Disclaimer: The material and opinions in this article are those of the author and not those of The Tax Institute.



1 Australia, Budget 2016-17: Budget paper no. 2 (2016) 40-41. Available at http://www.budget.gov.au/2016-17/content/bp2/download/BP2_consolidated.pdf

2 The Budget papers declare “a more competitive company tax rate will encourage investment, raise productivity, increase GDP and over time raise real wages and living standards”. Australia, above n 1, 40.

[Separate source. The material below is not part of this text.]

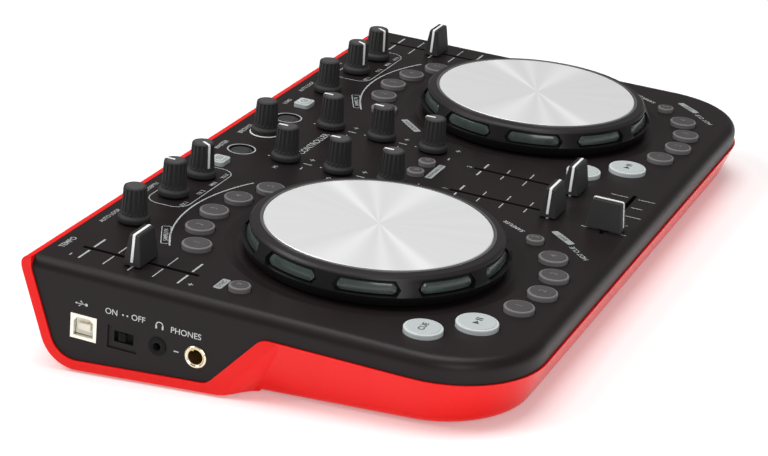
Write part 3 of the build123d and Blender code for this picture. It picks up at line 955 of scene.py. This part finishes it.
class CONTROLLER_OT_deck_print(bpy.types.Operator):
    """Print the lines, scales, labels and words on the deck"""

    bl_idname = "controller.deck_print"
    bl_label = "Deck Print"

    def execute(self, context):
        sizes = context.scene.controller_sizes
        colours = context.scene.controller_colours
        white = stock("deck_ink", ink_finish, tuple(colours.ink))
        light = stock("label_grey", ink_finish, (0.30, 0.32, 0.32))
        stroke = sizes.stroke / MM
        letter = sizes.letter / MM
        place = spot(0, 0, PRINT_Z)
        put(joined("fader_scales", self.scales(stroke)), place, CASE, white)
        put(joined("deck_lines", self.lines(stroke)), place, CASE, white)
        put(joined("deck_words", self.words(letter)), place, CASE, white)
        put(joined("deck_labels", self.labels()), place, CASE, light)
        dark = stock("label_ink", ink_finish, (0.04, 0.04, 0.042))
        above = spot(0, 0, 2 * PRINT_Z)
        put(joined("label_words", self.label_words(letter)), above, CASE, dark)
        return {"FINISHED"}

    def scales(self, stroke):
        """Ticks on both sides of every fader, with a minus and a plus at the ends of the tempo scales."""
        marks = []
        for side in SIDES.values():
            for at, tick in enumerate(FADER_TICKS):
                bold = stroke * (1.7 if at in (0, 4) else 1.0)
                reach = 4.6 if at % 2 else 6.0
                for across in (-1, 1):
                    x = side * CHANNEL_X + across * (2.2 + reach / 2)
                    marks.append(sheet("mark", 9.4, bold, side * TEMPO_X + across * 6.6, TEMPO_Y + tick))
                    marks.append(sheet("mark", reach, bold, x, CHANNEL_MIDDLE_Y + tick))
        for at, tick in enumerate(FADER_TICKS):
            reach = 8.0 if at % 2 == 0 else 5.4
            for across in (-1, 1):
                marks.append(sheet("mark", stroke, reach, tick, CROSS_Y + across * (2.4 + reach / 2)))
        for side in SIDES.values():
            x, low, high = side * TEMPO_X - 9.5, TEMPO_Y - 27.5, TEMPO_Y + 27.0
            marks += [sheet("mark", 2.2, 0.5, x, high), sheet("mark", 2.2, 0.5, x, low)]
            marks.append(sheet("mark", 0.5, 2.2, x, low))
        return marks

    def lines(self, stroke):
        """Arcs over the jog wheels, boxes round the effects, and the marks beside the equaliser knobs."""
        marks = []
        for side in SIDES.values():
            x = side * JOG_X
            marks.append(moved(ring_print("arc", 86.4, 0.7, 61.0, 119.5), x, 0))
            marks.append(moved(outline("effects_box", 53.0, 19.5, 7.0, 0.4), x + 21.4, 98.0))
            marks.append(moved(outline("sample_box", 19.0, 4.2, 0.8, 0.35), x - 33.8, 81.4, 26))
            marks.append(printed("SAMPLE FX", 2.1, x - 33.8, 81.4, 26))
        for side in SIDES.values():
            x = side * EQ_X
            marks.append(moved(ring_print("ring", 6.4, 0.6), x, BACK_ROW_Y))
            for y in EQ_ROWS:
                marks += [sheet("dash", 2.6, 0.55, x + across * 6.2, y - 10.6) for across in (-1, 1)]
                marks.append(sheet("dash", 0.55, 2.6, x + 6.2, y - 10.6))
                marks.append(sheet("dash", 0.8, 0.8, x, y + 8.6))
            marks += [sheet("dash", 0.7, 4.0, x, y - 11.0) for y in EQ_ROWS[:2]]
        return marks

    def words(self, letter):
        """Names of the knobs, faders and pads, and the numbers of the channels."""
        marks = []
        small = letter * 0.85
        for word, side in SIDES.items():
            jog = side * JOG_X
            for words, x, y in (
                ("AUTO LOOP", jog - 28.7, 110.8),
                ("LEVEL/DEPTH", jog + 7.7, 111.6),
                ("SELECT", jog + 34.4, 111.6),
                ("FX 1", jog + 1.0, 90.6),
                ("FX 2", jog + 17.0, 90.6),
                ("MIN", jog + 29.0, 90.6),
                ("MAX", jog + 40.5, 90.6),
                ("LOAD", side * 46.8, 109.4),
            ):
                marks.append(printed(words, small, x, y))
            marks.append(printed("TEMPO", letter * 1.1, side * 164.6, 111.2))
            marks.append(printed("SAMPLER", letter, jog + 60.6, -40.0, 58))
            marks.append(printed("HOT CUE", letter, jog + 47.8, -74.2, 44))
            for words, y in zip(("HI", "MID", "LOW"), EQ_ROWS):
                marks.append(printed(words, small, side * (EQ_X + 11.5), y))
            marks.append(printed({"left": "1", "right": "2"}[word], letter, side * CHANNEL_X, 2.0))
        for words, x in (("MASTER", -EQ_X), ("PHONES", EQ_X), ("BROWSE", 0)):
            marks.append(printed(words, letter, x, 109.6))
        marks.append(printed("CONTROLLER", letter * 1.45, 0.5, 74.4))
        return marks

    def strips(self):
        """Every label: its word, the scale of its letters, its size, and where it lies."""
        strips = []
        for side in SIDES.values():
            strips.append(("SCRATCH", 0.8, 17.0, 3.6, side * 51.4, 45.8, side * 45))
            strips.append(("SHIFT", 0.8, 15.0, 3.4, side * JOG_X + 60.4, -62.7, 49))
            strips.append(("SYNC", 0.8, 10.0, 3.6, side * 167.0, 39.6, 0))
        return strips + [("HEADPHONES CUE", 0.6, 19.0, 3.4, 0.5, 13.2, 0)]

    def labels(self):
        return [
            moved(plate_of("label", wide, deep, 0.8, 0), x, y, turn)
            for _, _, wide, deep, x, y, turn in self.strips()
        ]

    def label_words(self, letter):
        return [
            printed(words, letter * scale, x, y, turn)
            for words, scale, _, _, x, y, turn in self.strips()
        ]


class CONTROLLER_OT_side_panel(bpy.types.Operator):
    """Print the signs over the sockets and trim the sockets themselves"""

    bl_idname = "controller.side_panel"
    bl_label = "Side Panel"

    def execute(self, context):
        colours = context.scene.controller_colours
        white = stock("panel_ink", ink_finish, shade(tuple(colours.ink), 1.35))
        nickel = stock("jack_nickel", metal_finish, (0.80, 0.74, 0.58), 0.16)
        black = stock("switch_black", black_plastic, SWITCH_BLACK)
        gold = stock("contact_gold", metal_finish, (0.90, 0.66, 0.28), 0.18)
        for sign, y, z in (
            (lettering("switch_words", "ON      OFF", 2.9), SWITCH_Y - 0.5, -15.4),
            (self.switch_dots(), SWITCH_Y - 0.5, -15.4),
            (lettering("phones_words", "PHONES", 2.9), 45.4, -16.4),
            (self.phones_sign(), MINI_Y - 0.6, -15.9),
            (self.usb_sign(), 92.6, -15.3),
            (sheet("jack_dash", 2.2, 0.5), 49.2, SOCKET_Z),
        ):
            put(sign, wall_spot(y, z, PRINT_Z), CASE, white)
        ivory = stock("usb_ivory", black_plastic, (0.84, 0.80, 0.70))
        for piece, y, z, finish in (
            (self.ring("jack_collar", 4.75, 3.6, 0.75), JACK_Y, SOCKET_Z, nickel),
            (self.ring("mini_collar", 3.95, 1.85, 0.7), MINI_Y, SOCKET_Z, black),
            (self.contacts(), USB_Y, SOCKET_Z - 0.4, gold),
            (self.usb_core(), USB_Y, SOCKET_Z - 0.4, ivory),
            (self.jack_contact(), JACK_Y, SOCKET_Z, gold),
        ):
            put(piece, wall_spot(y, z), CASE, finish)
        ridges = [box("ridge", (0.35, 3.0, 0.3), (at * 0.75, 0, 0)) for at in (-1, 0, 1)]
        grip = rounded(joined("switch_ridges", ridges), 0.08, 1)
        place = wall_spot(SWITCH_Y + 1.0, SOCKET_Z - 0.6, -0.85)
        put(grip, place, "power_switch_knob", black)
        for name, words, x, z in (
            ("output_word_left", "L", 9.0, -13.2),
            ("output_word_right", "R", -9.0, -13.2),
            ("output_words", "MASTER OUT", 0, -9.0),
        ):
            put(lettering(name, words, 3.2), back_spot(x, z, PRINT_Z), CASE, white)
        return {"FINISHED"}

    def ring(self, name, outer, inner, high):
        """A low collar with both of its edges chamfered."""
        edge, shoulder = 0.35, high * 0.6
        outside = ((inner, 0.0), (outer, 0.0), (outer, shoulder), (outer - edge, high))
        ring = turned(name, (*outside, (inner + edge, high), (inner, shoulder)), 64)

        def lid(middle, normal):
            return abs(normal.z) > 0.9 and Vector((middle.x, middle.y)).length < 0.5

        cut_out(ring, lid)
        return smooth(outward(ring), 40)

    def switch_dots(self):
        return joined("switch_dots", [sheet("dot", 0.7, 0.7, at) for at in (-1.0, 1.0)])

    def jack_contact(self):
        return rounded(box("jack_contact", (1.5, 0.5, 9.0), (-2.4, 1.6, -6.0)), 0.15)

    def phones_sign(self):
        """A headband over two ear cups."""
        band = ring_print("band", 1.55, 0.4, 0.0, 180.0)
        cups = [sheet("cup", 0.75, 1.5, side * 1.45, -0.75) for side in (-1, 1)]
        return joined("phones_sign", [band] + cups)

    def usb_sign(self):
        """A trident lying on its side."""
        marks = [sheet("stem", 4.2, 0.26), moved(ring_print("ball", 0.35, 0.6), 2.2, 0)]
        marks.append(moved(sheet("arm", 1.5, 0.24), 0.5, 0.45, -38))
        marks.append(moved(sheet("arm", 1.5, 0.24), -0.3, -0.45, 38))
        marks.append(moved(disc("tip", 0.55, 0, 3), -2.4, 0, 90))
        marks.append(sheet("square", 0.55, 0.55, -1.0, -0.95))
        marks.append(moved(ring_print("dot", 0.2, 0.35), -0.2, 1.0))
        return joined("usb_sign", marks)

    def usb_core(self):
        """The pale insulator round the tongue, with its stepped floor."""
        floor = box("usb_core", (8.5, 7.8, 0.6), (0, 0, -2.2))
        pick(floor, lambda middle, normal: normal.z > 0.9)
        bpy.ops.mesh.inset(thickness=0.7 * MM, depth=-0.35 * MM)
        leave()
        front = box("tongue_front", (5.5, 3.0, 0.5), (0, 0, -0.9))
        return rounded(joined("usb_core", [floor, front]), 0.12, 1)

    def contacts(self):
        """Four strips on the tongue of the USB socket."""
        places = [(at * 1.25, side * 1.66, -4.6) for at in (-1, 1) for side in (-1, 1)]
        strips = [box("strip", (0.9, 0.14, 6.0), place) for place in places]
        return rounded(joined("usb_contacts", strips), 0.04, 1)


class CONTROLLER_OT_underside(bpy.types.Operator):
    """Set the case screws in the tub's bosses"""

    bl_idname = "controller.underside"
    bl_label = "Underside"

    def execute(self, context):
        steel = stock("screw_steel", metal_finish, (0.30, 0.30, 0.31), 0.25)
        screw = self.screw()
        for at, (x, y) in enumerate(SCREWS):
            point = spot(x, y, -37.0).translation
            place = Matrix.Translation((point.x, point.y, CAD_BOX[0].z + 1.25 * MM))
            put(copied(screw, f"case_screw_{at + 1}"), place, CASE, steel)
        drop(screw)
        return {"FINISHED"}

    def screw(self):
        """A pan head with a cross recess, seen from below."""
        profile = ((1.2, 2.0), (1.2, 0.5), (2.2, 0.5), (2.2, 0.05), (1.7, -0.25), (0.9, -0.35))
        head = rounded(turned("screw", profile, 32), 0.06, 1)
        slots = [box("slot", size, (0, 0, -0.36)) for size in ((1.9, 0.34, 0.1), (0.34, 1.9, 0.1))]
        return joined("screw", [head] + slots)


class CONTROLLER_OT_stage(bpy.types.Operator):
    """Set up the pale floor, the soft studio light and the camera"""

    bl_idname = "controller.stage"
    bl_label = "Stage"

    def execute(self, context):
        studio = context.scene.controller_studio
        floor = sheet("studio_floor", FLOOR_SIZE, FLOOR_SIZE)
        floor.data.materials.append(floor_finish())
        self.sky(studio.sky)
        self.lamp("key_light", (-0.55, 1.15, 1.25), 0.9, 15.0)
        self.lamp("front_light", (-1.3, -0.9, 0.7), 0.8, 8.0)
        self.lamp("top_light", (0.1, 0.0, 1.9), 1.3, 26.0)
        self.camera(context, studio)
        context.scene.view_settings.view_transform = "Standard"
        return {"FINISHED"}

    def sky(self, strength):
        """White surroundings to the camera, and a dimmer light on the object."""
        world = bpy.data.worlds.new("studio")
        world.use_nodes = True
        background = world.node_tree.nodes["Background"]
        background.inputs["Color"].default_value = (1, 1, 1, 1)
        seen = world.node_tree.nodes.new("ShaderNodeLightPath")
        glow = world.node_tree.nodes.new("ShaderNodeMath")
        glow.operation = "MAXIMUM"
        glow.inputs[1].default_value = strength
        world.node_tree.links.new(seen.outputs["Is Camera Ray"], glow.inputs[0])
        world.node_tree.links.new(glow.outputs[0], background.inputs["Strength"])
        bpy.context.scene.world = world

    def lamp(self, name, place, size, power):
        deselect()
        bpy.ops.object.light_add(type="AREA", location=place)
        lamp = bpy.context.object
        lamp.name = name
        lamp.data.size = size
        lamp.data.energy = power
        lamp.rotation_euler = (-Vector(place)).to_track_quat("-Z", "Y").to_euler()

    def camera(self, context, studio):
        target = DECK @ Vector((-75.5 * MM, 7.17 * MM, 0))
        flat = math.cos(studio.elevation)
        around = (math.sin(studio.azimuth) * flat, -math.cos(studio.azimuth) * flat)
        away = Vector((*around, math.sin(studio.elevation)))
        deselect()
        bpy.ops.object.camera_add(location=target + away * studio.distance)
        camera = context.object
        camera.name = "camera"
        camera.data.lens = studio.lens
        camera.data.sensor_width = 36.0
        camera.rotation_euler = (-away).to_track_quat("-Z", "Y").to_euler()
        context.scene.camera = camera


OPERATORS = (
    CONTROLLER_OT_case,
    CONTROLLER_OT_jog_wheels,
    CONTROLLER_OT_knobs,
    CONTROLLER_OT_fader_caps,
    CONTROLLER_OT_buttons,
    CONTROLLER_OT_deck_print,
    CONTROLLER_OT_side_panel,
    CONTROLLER_OT_underside,
    CONTROLLER_OT_stage,
)


class CONTROLLER_PT_panel(bpy.types.Panel):
    """Lists the sizes and colours, and a button for each group of pieces"""

    bl_idname = "CONTROLLER_PT_panel"
    bl_label = "Two Deck Controller"
    bl_space_type = "VIEW_3D"
    bl_region_type = "UI"
    bl_category = "Controller"

    def draw(self, context):
        scene = context.scene
        for group in (scene.controller_colours, scene.controller_sizes, scene.controller_studio):
            for name in group.__annotations__:
                self.layout.prop(group, name)
        for operator in OPERATORS:
            self.layout.operator(operator.bl_idname)


GROUPS = (
    ("controller_colours", ControllerColours),
    ("controller_sizes", ControllerSizes),
    ("controller_studio", ControllerStudio),
)


def register():
    for name, group in GROUPS:
        bpy.utils.register_class(group)
        setattr(bpy.types.Scene, name, PointerProperty(type=group))
    for kind in (*OPERATORS, CONTROLLER_PT_panel):
        bpy.utils.register_class(kind)


def unregister():
    for kind in (CONTROLLER_PT_panel, *reversed(OPERATORS)):
        bpy.utils.unregister_class(kind)
    for name, group in reversed(GROUPS):
        delattr(bpy.types.Scene, name)
        bpy.utils.unregister_class(group)


def main():
    register()
    for operator in OPERATORS:
        group, name = operator.bl_idname.split(".")
        getattr(getattr(bpy.ops, group), name)()


if __name__ == "__main__":
    main()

3 Just how large the revenue loss might be, and who would benefit from it, has been the subject of heated exchanges in political circles. At the time of the 2016 Budget (Tuesday 3 May 2016), the Treasury estimate was $2.7b over the four-year forward estimates period. Australia, above n 1, 41. By Friday of Budget week (Friday 6 May 2016), this figure had been elaborated to $48b over 10 years by Treasury Secretary John Fraser during evidence given in Senate Economics committee hearings. Senate Economics Legislation Committee, Official Committee Hansard, 6 May 2016, 11 (“the cost of these measures to 20-26-27 is $48.2bn in cash terms”). By 11 May 2017, the Treasurer had amended this figure to $65b over 10 years, the figure which is now used in the public debate as the likely cost of the measure. House of Representatives, Hansard, 11 May 2017, 4392.

4 There does not appear to have been any similar challenge to the size of the gain estimated to arise — an increase to GDP of 1% by 2026. Senate Economics Legislation Committee, Official Committee Hansard, 6 May 2016, 11, evidence of John Fraser (“Treasury has estimated that the government’s tax package [will] increase the level of GDP by a little over 1 per cent in the long term”).